Some of the relatives and friends of the five Indians told media that they heard the news through TV and nobody from either the airline or the Malaysian government made an effort to contact them in person.
KS Narendran, whose 51-year-old wife Chandrika Sharma was on the ill-fated aircraft, told a news agency that all he received was a text message from the company. Sharma was on her way to Mongolia to participate in a conference.
Satish Shirsath, whose sister-in-law was among the passengers, told The Wall Street Journal that no official had been in touch with him or the family.
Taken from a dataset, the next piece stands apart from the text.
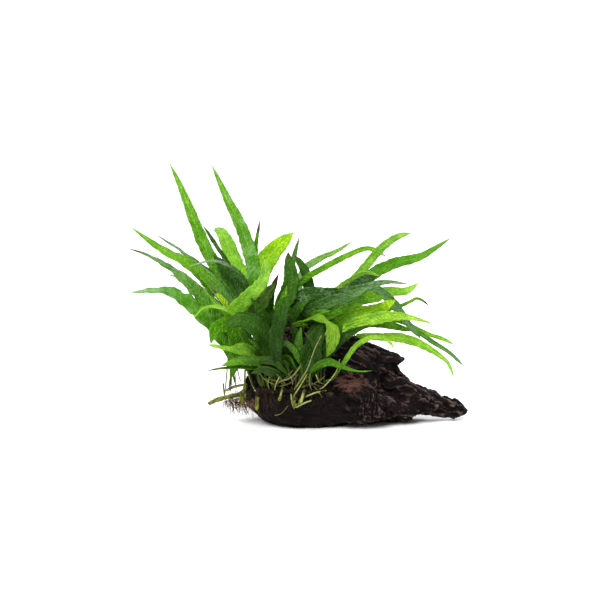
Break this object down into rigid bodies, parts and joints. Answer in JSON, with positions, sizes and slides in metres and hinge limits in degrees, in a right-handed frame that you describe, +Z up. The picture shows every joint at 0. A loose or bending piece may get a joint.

“We don’t know how to react to this news,” said Shirsath. “The children are speechless. It’s so tragic that we still can’t believe it,” he was quoted as saying by the Journal. His sister-in-law, 44-year-old Kranti Shirsath, was flying to North Korea via Beijing to join her husband, Pralhad, who works there for a non-governmental organization. They have two sons in grade school, according to the newspaper.
The other three Indians on the plane belong to a single family: Vinod Kolekar, 59; his wife, Chetna, 55; and their son Swanand.
A friend of Kolekars was quoted as saying that since the authorities have not found the plane he was hopeful that they could still be safe. A neighbor of the family in Mumbai told the WSJ that he is still hoping that it was a hijack, not a fatal crash.